Instructions to follow:
Write out all the data again, exactly as it stands.

BEGIN

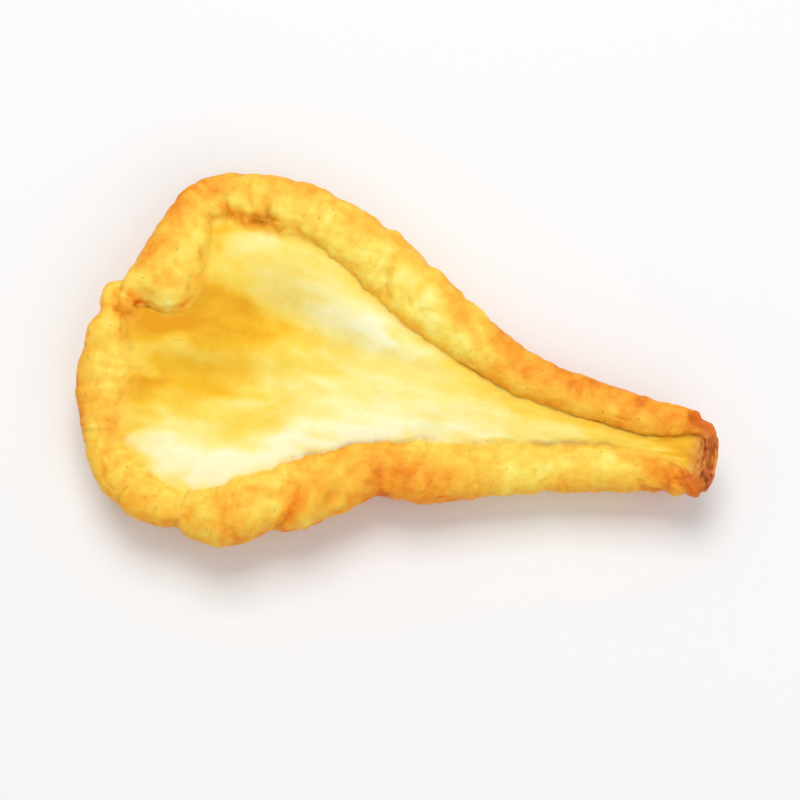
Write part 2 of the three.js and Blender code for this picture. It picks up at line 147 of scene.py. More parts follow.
# Lobes, folds and puckers, pushed out of the roll or into it: start, end, width and rise.
ROLL_RELIEF = [
    ((-27.4, 18.4), (-25.6, 19.4), 2.4, 0.2),      # lumps of the upper roll
    ((-22.8, 19.8), (-20.4, 20), 2.4, 0.2),
    ((-17.4, 20.2), (-14.6, 19.6), 2.4, 0.2),
    ((-10.4, 17.2), (-7.6, 15.8), 2.4, 0.25),
    ((-4.4, 15.2), (-1.8, 13.4), 2.4, 0.25),
    ((0.6, 12), (2.6, 10.4), 2.1, 0.25),
    ((4.6, 9.6), (7, 8.2), 2, 0.2),
    ((-12.9, 21.6), (-11.8, 16.5), 0.9, -0.25),    # folds between the lumps
    ((-6.8, 19.6), (-5.4, 13), 0.9, -0.25),
    ((-0.4, 16.4), (-1.6, 10.6), 0.8, -0.25),
    ((4.8, 13.6), (2.6, 8.2), 0.8, -0.2),
    ((-31.6, 12), (-30.4, 8), 3, 0.35),            # folded lobe and its blunt end
    ((-30.2, 6.2), (-28.6, 5.6), 1.6, 0.25),
    ((-31.2, 4.4), (-29, 4.2), 0.8, 0.3),
    ((-35.2, 5.6), (-34.9, 3.4), 0.75, -0.5),      # crease under the lobe
    ((-34.9, 3.4), (-34.3, 1.2), 0.5, -0.5),
    ((-34.3, 1.2), (-33.2, 0.6), 0.45, -0.5),
    ((-33.2, 0.6), (-32.6, -1), 0.5, -0.3),        # hook in which the crease ends
    ((-32.6, -1), (-31.4, -2.9), 0.6, -0.3),
    ((-34, 4.8), (-33.5, 2.2), 0.75, 0.35),        # pucker: a small curl round a dimple
    ((-33.4, 1.8), (-31.8, 1.4), 0.6, 0.3),
    ((-32.4, 3.6), (-31.6, 3.2), 0.7, -0.2),
    ((-32, 2.4), (-30.6, 2.8), 0.35, -0.4),
    ((-23.2, 15.9), (-21.6, 15.8), 0.6, -0.3),     # nick above the upper lip
    ((-21.4, 15.8), (-20, 15.9), 0.6, -0.5),
    ((-35.2, -2.4), (-35.4, -4), 1.8, 0.2),        # bumps of the blossom end
    ((-33.6, -4.6), (-33.6, -6.4), 2, 0.2),
    ((-30, -5), (-29.4, -5.2), 1.3, 0.5),
    ((-32.8, -8.8), (-31.6, -10.4), 2, 0.18),
    ((-37.8, -4.4), (-33.5, -3.2), 0.8, -0.25),    # creases between the bumps
    ((-36, -13.5), (-30, -11.8), 0.4, -0.12),
    ((-29.6, -17.4), (-27.4, -18.4), 2.4, 0.18),   # lower corner, with a crease
    ((-28.6, -22), (-27, -17.6), 0.5, -0.3),
    ((-21.6, -23.4), (-19.8, -19.8), 0.9, -0.35),  # notch
    ((-19.8, -19.4), (-20.2, -16.4), 0.5, -0.25),
    ((-17.4, -19.4), (-15.6, -18.6), 3.2, 0.5),    # bulge
    ((-11.6, -17.4), (-11.2, -16.8), 2.4, 0.25),
    ((-10.4, -20.4), (-8.9, -14.4), 1.1, -0.55),   # valley beside the bulge
    ((-8.6, -13.4), (-7.9, -10.6), 0.8, -0.25),
    ((-7, -16.6), (-5.4, -11.6), 1.6, 0.45),       # second bulge
    ((-4.6, -15.6), (-1.6, -9.6), 0.9, -0.45),     # folds that slant across the roll
    ((-2.8, -12.6), (0.4, -8), 0.9, 0.3),
    ((-1.6, -13.8), (1.6, -9.6), 0.8, -0.3),
    ((0.6, -9), (1.2, -6.2), 0.6, -0.25),
    ((2.4, -12), (3, -9), 0.7, 0.15),
    ((3.6, -12.4), (5.4, -6), 0.8, -0.25),
    ((7, -7.8), (10.4, -6.4), 2, 0.2),             # lumps and a crease toward the neck
    ((13, -5.6), (16, -4.4), 2, 0.2),
    ((18.1, -1.2), (19.4, -7.4), 0.75, -0.35),
    ((23.6, -2.8), (27, -2), 1.8, 0.2),
    ((33, -0.5), (35.6, -4), 0.6, -0.5),           # puckers below the stem scar
    ((31.6, -1.5), (33.4, -4.8), 0.6, -0.4),
    ((35, -1.2), (37.4, -3), 0.5, -0.4),
    ((33.2, 6.1), (34.9, 4.5), 0.5, -0.4),         # folds of the tip's upper corner
    ((34.9, 6.4), (36.3, 4.4), 0.5, -0.4),
    ((-25.8, 17.6), (-25, 15.2), 0.4, -0.4),       # short creases at the upper lip
    ((-23.6, 19.7), (-22.7, 17.2), 0.4, -0.35),
    ((-21, 18.6), (-20, 16.2), 0.4, -0.4),
    ((-4.9, 13.6), (-4.1, 10.6), 0.4, -0.3),
]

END

Written solution:
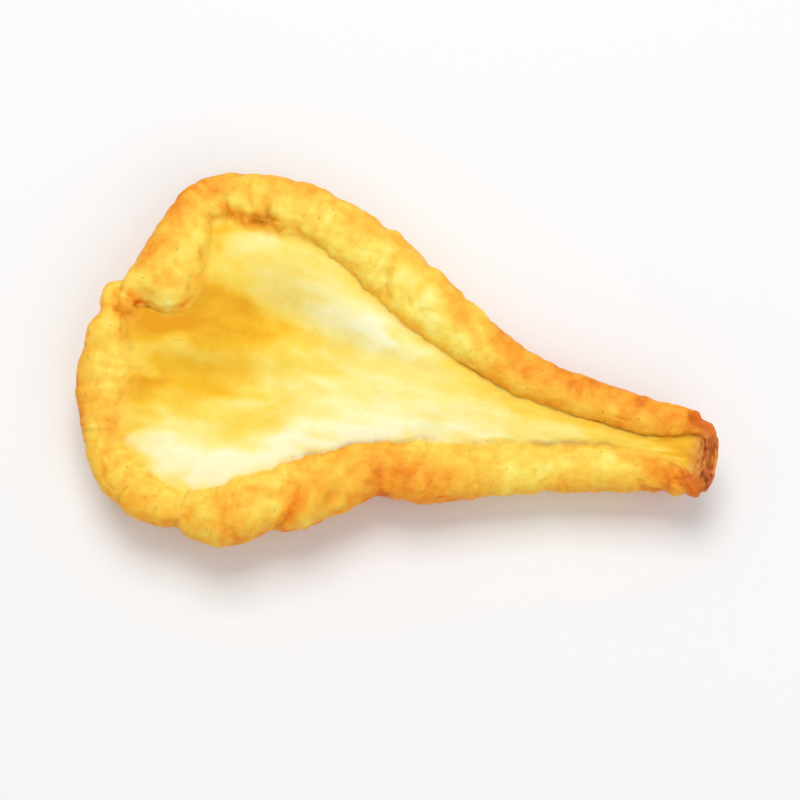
Write part 2 of the three.js and Blender code for this picture. It picks up at line 147 of scene.py. More parts follow.
# Lobes, folds and puckers, pushed out of the roll or into it: start, end, width and rise.
ROLL_RELIEF = [
    ((-27.4, 18.4), (-25.6, 19.4), 2.4, 0.2),      # lumps of the upper roll
    ((-22.8, 19.8), (-20.4, 20), 2.4, 0.2),
    ((-17.4, 20.2), (-14.6, 19.6), 2.4, 0.2),
    ((-10.4, 17.2), (-7.6, 15.8), 2.4, 0.25),
    ((-4.4, 15.2), (-1.8, 13.4), 2.4, 0.25),
    ((0.6, 12), (2.6, 10.4), 2.1, 0.25),
    ((4.6, 9.6), (7, 8.2), 2, 0.2),
    ((-12.9, 21.6), (-11.8, 16.5), 0.9, -0.25),    # folds between the lumps
    ((-6.8, 19.6), (-5.4, 13), 0.9, -0.25),
    ((-0.4, 16.4), (-1.6, 10.6), 0.8, -0.25),
    ((4.8, 13.6), (2.6, 8.2), 0.8, -0.2),
    ((-31.6, 12), (-30.4, 8), 3, 0.35),            # folded lobe and its blunt end
    ((-30.2, 6.2), (-28.6, 5.6), 1.6, 0.25),
    ((-31.2, 4.4), (-29, 4.2), 0.8, 0.3),
    ((-35.2, 5.6), (-34.9, 3.4), 0.75, -0.5),      # crease under the lobe
    ((-34.9, 3.4), (-34.3, 1.2), 0.5, -0.5),
    ((-34.3, 1.2), (-33.2, 0.6), 0.45, -0.5),
    ((-33.2, 0.6), (-32.6, -1), 0.5, -0.3),        # hook in which the crease ends
    ((-32.6, -1), (-31.4, -2.9), 0.6, -0.3),
    ((-34, 4.8), (-33.5, 2.2), 0.75, 0.35),        # pucker: a small curl round a dimple
    ((-33.4, 1.8), (-31.8, 1.4), 0.6, 0.3),
    ((-32.4, 3.6), (-31.6, 3.2), 0.7, -0.2),
    ((-32, 2.4), (-30.6, 2.8), 0.35, -0.4),
    ((-23.2, 15.9), (-21.6, 15.8), 0.6, -0.3),     # nick above the upper lip
    ((-21.4, 15.8), (-20, 15.9), 0.6, -0.5),
    ((-35.2, -2.4), (-35.4, -4), 1.8, 0.2),        # bumps of the blossom end
    ((-33.6, -4.6), (-33.6, -6.4), 2, 0.2),
    ((-30, -5), (-29.4, -5.2), 1.3, 0.5),
    ((-32.8, -8.8), (-31.6, -10.4), 2, 0.18),
    ((-37.8, -4.4), (-33.5, -3.2), 0.8, -0.25),    # creases between the bumps
    ((-36, -13.5), (-30, -11.8), 0.4, -0.12),
    ((-29.6, -17.4), (-27.4, -18.4), 2.4, 0.18),   # lower corner, with a crease
    ((-28.6, -22), (-27, -17.6), 0.5, -0.3),
    ((-21.6, -23.4), (-19.8, -19.8), 0.9, -0.35),  # notch
    ((-19.8, -19.4), (-20.2, -16.4), 0.5, -0.25),
    ((-17.4, -19.4), (-15.6, -18.6), 3.2, 0.5),    # bulge
    ((-11.6, -17.4), (-11.2, -16.8), 2.4, 0.25),
    ((-10.4, -20.4), (-8.9, -14.4), 1.1, -0.55),   # valley beside the bulge
    ((-8.6, -13.4), (-7.9, -10.6), 0.8, -0.25),
    ((-7, -16.6), (-5.4, -11.6), 1.6, 0.45),       # second bulge
    ((-4.6, -15.6), (-1.6, -9.6), 0.9, -0.45),     # folds that slant across the roll
    ((-2.8, -12.6), (0.4, -8), 0.9, 0.3),
    ((-1.6, -13.8), (1.6, -9.6), 0.8, -0.3),
    ((0.6, -9), (1.2, -6.2), 0.6, -0.25),
    ((2.4, -12), (3, -9), 0.7, 0.15),
    ((3.6, -12.4), (5.4, -6), 0.8, -0.25),
    ((7, -7.8), (10.4, -6.4), 2, 0.2),             # lumps and a crease toward the neck
    ((13, -5.6), (16, -4.4), 2, 0.2),
    ((18.1, -1.2), (19.4, -7.4), 0.75, -0.35),
    ((23.6, -2.8), (27, -2), 1.8, 0.2),
    ((33, -0.5), (35.6, -4), 0.6, -0.5),           # puckers below the stem scar
    ((31.6, -1.5), (33.4, -4.8), 0.6, -0.4),
    ((35, -1.2), (37.4, -3), 0.5, -0.4),
    ((33.2, 6.1), (34.9, 4.5), 0.5, -0.4),         # folds of the tip's upper corner
    ((34.9, 6.4), (36.3, 4.4), 0.5, -0.4),
    ((-25.8, 17.6), (-25, 15.2), 0.4, -0.4),       # short creases at the upper lip
    ((-23.6, 19.7), (-22.7, 17.2), 0.4, -0.35),
    ((-21, 18.6), (-20, 16.2), 0.4, -0.4),
    ((-4.9, 13.6), (-4.1, 10.6), 0.4, -0.3),
]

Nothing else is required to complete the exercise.